Collected data:
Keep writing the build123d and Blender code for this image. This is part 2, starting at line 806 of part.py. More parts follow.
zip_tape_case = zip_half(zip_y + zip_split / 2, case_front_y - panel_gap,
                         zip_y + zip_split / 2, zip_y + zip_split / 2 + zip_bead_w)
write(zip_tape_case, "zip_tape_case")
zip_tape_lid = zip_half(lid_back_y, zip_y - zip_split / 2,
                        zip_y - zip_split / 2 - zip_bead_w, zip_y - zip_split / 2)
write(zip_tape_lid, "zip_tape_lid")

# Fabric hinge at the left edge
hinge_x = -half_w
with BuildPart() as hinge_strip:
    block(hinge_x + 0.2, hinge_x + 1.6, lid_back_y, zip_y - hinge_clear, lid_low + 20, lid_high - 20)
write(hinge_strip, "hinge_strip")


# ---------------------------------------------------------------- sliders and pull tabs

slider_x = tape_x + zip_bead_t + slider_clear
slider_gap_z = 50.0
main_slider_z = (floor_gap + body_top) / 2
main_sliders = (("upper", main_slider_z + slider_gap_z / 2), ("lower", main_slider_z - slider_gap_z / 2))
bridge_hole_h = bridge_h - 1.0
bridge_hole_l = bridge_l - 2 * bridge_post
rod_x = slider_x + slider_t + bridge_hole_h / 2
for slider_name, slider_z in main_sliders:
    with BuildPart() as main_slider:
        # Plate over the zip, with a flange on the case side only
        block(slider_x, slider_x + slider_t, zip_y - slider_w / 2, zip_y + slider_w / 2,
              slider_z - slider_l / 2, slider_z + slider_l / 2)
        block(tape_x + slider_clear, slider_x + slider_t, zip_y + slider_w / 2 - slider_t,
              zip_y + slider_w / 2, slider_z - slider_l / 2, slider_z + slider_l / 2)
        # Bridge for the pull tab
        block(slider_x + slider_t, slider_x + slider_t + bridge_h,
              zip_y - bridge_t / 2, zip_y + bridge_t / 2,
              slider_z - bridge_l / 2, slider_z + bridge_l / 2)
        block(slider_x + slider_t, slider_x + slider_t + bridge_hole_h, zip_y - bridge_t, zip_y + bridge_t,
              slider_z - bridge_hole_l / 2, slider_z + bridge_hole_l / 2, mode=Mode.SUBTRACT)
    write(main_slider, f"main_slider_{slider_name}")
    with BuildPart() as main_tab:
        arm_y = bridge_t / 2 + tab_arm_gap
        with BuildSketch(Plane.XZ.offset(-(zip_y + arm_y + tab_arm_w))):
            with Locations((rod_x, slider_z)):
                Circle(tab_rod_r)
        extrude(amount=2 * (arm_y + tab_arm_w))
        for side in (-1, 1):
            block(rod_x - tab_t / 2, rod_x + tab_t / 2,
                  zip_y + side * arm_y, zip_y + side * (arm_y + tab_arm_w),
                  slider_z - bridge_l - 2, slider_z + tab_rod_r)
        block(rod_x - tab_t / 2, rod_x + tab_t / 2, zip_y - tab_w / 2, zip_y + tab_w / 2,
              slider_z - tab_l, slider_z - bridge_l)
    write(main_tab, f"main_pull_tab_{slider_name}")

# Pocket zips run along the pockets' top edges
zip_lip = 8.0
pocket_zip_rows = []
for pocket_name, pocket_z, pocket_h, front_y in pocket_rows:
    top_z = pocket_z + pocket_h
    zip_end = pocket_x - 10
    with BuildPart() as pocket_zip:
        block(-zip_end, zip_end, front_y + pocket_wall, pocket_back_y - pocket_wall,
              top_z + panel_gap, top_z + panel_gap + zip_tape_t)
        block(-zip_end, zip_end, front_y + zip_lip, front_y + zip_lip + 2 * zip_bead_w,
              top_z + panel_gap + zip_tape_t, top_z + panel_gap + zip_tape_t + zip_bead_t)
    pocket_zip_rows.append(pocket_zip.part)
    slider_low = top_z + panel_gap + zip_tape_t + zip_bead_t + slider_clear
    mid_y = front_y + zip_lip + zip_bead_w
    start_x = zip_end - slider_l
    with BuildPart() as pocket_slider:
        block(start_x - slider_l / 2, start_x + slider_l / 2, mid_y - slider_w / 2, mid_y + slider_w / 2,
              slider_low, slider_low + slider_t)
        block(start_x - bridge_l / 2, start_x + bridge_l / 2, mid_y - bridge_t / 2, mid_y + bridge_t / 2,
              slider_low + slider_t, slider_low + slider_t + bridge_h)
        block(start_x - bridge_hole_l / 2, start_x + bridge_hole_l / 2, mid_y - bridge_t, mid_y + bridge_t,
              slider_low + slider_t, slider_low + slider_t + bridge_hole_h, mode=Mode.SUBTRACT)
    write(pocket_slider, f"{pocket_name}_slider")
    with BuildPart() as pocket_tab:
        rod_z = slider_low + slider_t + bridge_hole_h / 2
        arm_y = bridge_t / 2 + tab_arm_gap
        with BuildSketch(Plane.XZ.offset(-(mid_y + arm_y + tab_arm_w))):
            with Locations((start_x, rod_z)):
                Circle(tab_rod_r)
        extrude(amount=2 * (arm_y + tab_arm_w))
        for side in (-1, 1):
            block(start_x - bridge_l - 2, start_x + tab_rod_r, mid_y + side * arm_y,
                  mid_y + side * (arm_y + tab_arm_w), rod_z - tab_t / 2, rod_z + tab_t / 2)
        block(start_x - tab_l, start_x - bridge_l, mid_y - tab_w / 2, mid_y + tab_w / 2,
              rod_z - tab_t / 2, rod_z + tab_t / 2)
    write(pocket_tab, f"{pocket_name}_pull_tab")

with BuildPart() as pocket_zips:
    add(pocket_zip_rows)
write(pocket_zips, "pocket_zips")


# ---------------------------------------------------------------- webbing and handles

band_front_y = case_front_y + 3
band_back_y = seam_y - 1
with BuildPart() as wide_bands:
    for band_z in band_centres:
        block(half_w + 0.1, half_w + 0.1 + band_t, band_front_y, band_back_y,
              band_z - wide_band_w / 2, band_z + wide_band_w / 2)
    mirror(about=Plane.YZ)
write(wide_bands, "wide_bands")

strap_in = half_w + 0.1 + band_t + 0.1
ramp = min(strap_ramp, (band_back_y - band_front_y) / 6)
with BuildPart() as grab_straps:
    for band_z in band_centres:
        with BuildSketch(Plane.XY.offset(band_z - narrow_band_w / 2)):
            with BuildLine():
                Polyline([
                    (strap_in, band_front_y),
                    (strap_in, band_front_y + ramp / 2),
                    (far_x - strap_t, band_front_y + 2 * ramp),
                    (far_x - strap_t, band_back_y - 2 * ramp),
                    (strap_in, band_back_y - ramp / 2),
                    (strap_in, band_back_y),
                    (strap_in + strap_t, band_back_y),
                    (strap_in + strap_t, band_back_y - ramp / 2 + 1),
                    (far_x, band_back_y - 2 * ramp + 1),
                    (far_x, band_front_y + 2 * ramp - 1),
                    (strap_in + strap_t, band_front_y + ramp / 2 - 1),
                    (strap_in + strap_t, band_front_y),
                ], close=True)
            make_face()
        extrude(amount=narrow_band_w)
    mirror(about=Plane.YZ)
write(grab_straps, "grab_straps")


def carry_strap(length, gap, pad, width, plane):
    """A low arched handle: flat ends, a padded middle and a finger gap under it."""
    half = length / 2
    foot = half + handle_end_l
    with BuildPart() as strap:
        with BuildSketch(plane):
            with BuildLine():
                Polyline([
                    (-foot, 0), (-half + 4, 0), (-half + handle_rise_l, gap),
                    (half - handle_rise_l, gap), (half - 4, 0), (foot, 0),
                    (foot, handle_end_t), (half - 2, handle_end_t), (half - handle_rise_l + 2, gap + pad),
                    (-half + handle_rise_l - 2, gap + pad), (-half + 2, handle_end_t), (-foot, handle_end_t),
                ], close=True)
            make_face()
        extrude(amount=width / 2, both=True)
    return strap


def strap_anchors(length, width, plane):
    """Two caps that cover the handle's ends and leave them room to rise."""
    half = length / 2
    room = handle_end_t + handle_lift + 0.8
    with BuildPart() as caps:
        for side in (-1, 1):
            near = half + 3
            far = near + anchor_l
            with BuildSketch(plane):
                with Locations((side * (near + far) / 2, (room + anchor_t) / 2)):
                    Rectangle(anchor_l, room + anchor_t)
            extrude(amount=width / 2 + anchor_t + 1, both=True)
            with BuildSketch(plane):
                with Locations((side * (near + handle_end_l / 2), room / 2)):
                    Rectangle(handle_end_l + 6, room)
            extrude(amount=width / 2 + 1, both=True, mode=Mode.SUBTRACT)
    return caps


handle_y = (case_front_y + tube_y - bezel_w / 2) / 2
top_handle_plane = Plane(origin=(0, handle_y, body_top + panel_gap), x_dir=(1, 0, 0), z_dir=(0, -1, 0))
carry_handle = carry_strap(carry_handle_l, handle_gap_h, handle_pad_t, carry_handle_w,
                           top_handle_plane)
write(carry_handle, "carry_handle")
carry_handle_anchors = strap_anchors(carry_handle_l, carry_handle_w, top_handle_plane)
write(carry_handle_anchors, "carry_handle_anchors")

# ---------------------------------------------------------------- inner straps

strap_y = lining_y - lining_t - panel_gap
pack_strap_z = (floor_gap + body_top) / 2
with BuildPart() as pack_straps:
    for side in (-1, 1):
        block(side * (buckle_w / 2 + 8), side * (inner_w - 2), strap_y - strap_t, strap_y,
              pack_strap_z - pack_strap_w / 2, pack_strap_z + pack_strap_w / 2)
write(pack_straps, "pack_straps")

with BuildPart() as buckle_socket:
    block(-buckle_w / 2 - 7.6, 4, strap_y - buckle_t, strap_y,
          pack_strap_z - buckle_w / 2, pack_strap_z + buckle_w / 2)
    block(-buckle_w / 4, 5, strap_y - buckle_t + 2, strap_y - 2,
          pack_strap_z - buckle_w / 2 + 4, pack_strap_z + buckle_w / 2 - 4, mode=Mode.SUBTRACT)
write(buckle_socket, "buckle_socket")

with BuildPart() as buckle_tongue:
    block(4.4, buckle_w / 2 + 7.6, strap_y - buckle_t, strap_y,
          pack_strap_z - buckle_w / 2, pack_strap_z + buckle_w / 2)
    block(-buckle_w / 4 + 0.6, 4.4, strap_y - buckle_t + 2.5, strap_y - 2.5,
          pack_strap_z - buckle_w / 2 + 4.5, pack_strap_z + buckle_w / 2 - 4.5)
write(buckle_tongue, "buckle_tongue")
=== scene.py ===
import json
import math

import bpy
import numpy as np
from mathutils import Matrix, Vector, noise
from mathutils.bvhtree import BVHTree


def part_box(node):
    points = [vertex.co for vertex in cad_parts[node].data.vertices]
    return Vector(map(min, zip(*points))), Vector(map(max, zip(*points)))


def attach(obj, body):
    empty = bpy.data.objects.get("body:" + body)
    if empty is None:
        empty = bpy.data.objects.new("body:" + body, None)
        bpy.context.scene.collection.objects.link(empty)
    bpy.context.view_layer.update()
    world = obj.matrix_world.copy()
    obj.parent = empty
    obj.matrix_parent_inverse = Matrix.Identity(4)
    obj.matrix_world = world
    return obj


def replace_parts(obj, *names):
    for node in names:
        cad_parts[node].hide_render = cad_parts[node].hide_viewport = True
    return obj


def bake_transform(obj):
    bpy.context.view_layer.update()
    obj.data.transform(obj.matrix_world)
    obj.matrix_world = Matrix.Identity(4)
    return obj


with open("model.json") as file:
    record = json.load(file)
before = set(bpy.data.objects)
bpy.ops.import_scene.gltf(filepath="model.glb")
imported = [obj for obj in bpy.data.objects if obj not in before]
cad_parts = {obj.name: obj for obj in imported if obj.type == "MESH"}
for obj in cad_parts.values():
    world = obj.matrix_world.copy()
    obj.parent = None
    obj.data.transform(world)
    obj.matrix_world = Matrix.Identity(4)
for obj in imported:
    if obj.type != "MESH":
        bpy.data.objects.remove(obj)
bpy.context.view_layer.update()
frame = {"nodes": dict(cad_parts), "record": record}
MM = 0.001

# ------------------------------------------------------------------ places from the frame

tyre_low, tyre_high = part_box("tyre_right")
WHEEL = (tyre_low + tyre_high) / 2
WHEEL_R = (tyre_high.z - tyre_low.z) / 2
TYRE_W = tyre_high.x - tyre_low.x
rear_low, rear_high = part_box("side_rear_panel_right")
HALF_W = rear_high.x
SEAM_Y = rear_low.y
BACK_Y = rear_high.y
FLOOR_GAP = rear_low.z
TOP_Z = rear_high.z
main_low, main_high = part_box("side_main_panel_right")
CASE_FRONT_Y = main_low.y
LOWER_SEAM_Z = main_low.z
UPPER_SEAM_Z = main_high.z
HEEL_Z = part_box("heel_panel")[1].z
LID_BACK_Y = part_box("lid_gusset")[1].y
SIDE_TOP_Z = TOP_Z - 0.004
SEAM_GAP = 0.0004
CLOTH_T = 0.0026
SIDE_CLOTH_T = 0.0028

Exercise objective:
Repeat the span of lines that opens with the line holding "strap_y = lining_y - lining_t - panel_gap" and closes with the line holding "obj.data.transform(obj.matrix_world)", exactly as it stands.

Written response:
strap_y = lining_y - lining_t - panel_gap
pack_strap_z = (floor_gap + body_top) / 2
with BuildPart() as pack_straps:
    for side in (-1, 1):
        block(side * (buckle_w / 2 + 8), side * (inner_w - 2), strap_y - strap_t, strap_y,
              pack_strap_z - pack_strap_w / 2, pack_strap_z + pack_strap_w / 2)
write(pack_straps, "pack_straps")

with BuildPart() as buckle_socket:
    block(-buckle_w / 2 - 7.6, 4, strap_y - buckle_t, strap_y,
          pack_strap_z - buckle_w / 2, pack_strap_z + buckle_w / 2)
    block(-buckle_w / 4, 5, strap_y - buckle_t + 2, strap_y - 2,
          pack_strap_z - buckle_w / 2 + 4, pack_strap_z + buckle_w / 2 - 4, mode=Mode.SUBTRACT)
write(buckle_socket, "buckle_socket")

with BuildPart() as buckle_tongue:
    block(4.4, buckle_w / 2 + 7.6, strap_y - buckle_t, strap_y,
          pack_strap_z - buckle_w / 2, pack_strap_z + buckle_w / 2)
    block(-buckle_w / 4 + 0.6, 4.4, strap_y - buckle_t + 2.5, strap_y - 2.5,
          pack_strap_z - buckle_w / 2 + 4.5, pack_strap_z + buckle_w / 2 - 4.5)
write(buckle_tongue, "buckle_tongue")
=== scene.py ===
import json
import math

import bpy
import numpy as np
from mathutils import Matrix, Vector, noise
from mathutils.bvhtree import BVHTree


def part_box(node):
    points = [vertex.co for vertex in cad_parts[node].data.vertices]
    return Vector(map(min, zip(*points))), Vector(map(max, zip(*points)))


def attach(obj, body):
    empty = bpy.data.objects.get("body:" + body)
    if empty is None:
        empty = bpy.data.objects.new("body:" + body, None)
        bpy.context.scene.collection.objects.link(empty)
    bpy.context.view_layer.update()
    world = obj.matrix_world.copy()
    obj.parent = empty
    obj.matrix_parent_inverse = Matrix.Identity(4)
    obj.matrix_world = world
    return obj


def replace_parts(obj, *names):
    for node in names:
        cad_parts[node].hide_render = cad_parts[node].hide_viewport = True
    return obj


def bake_transform(obj):
    bpy.context.view_layer.update()
    obj.data.transform(obj.matrix_world)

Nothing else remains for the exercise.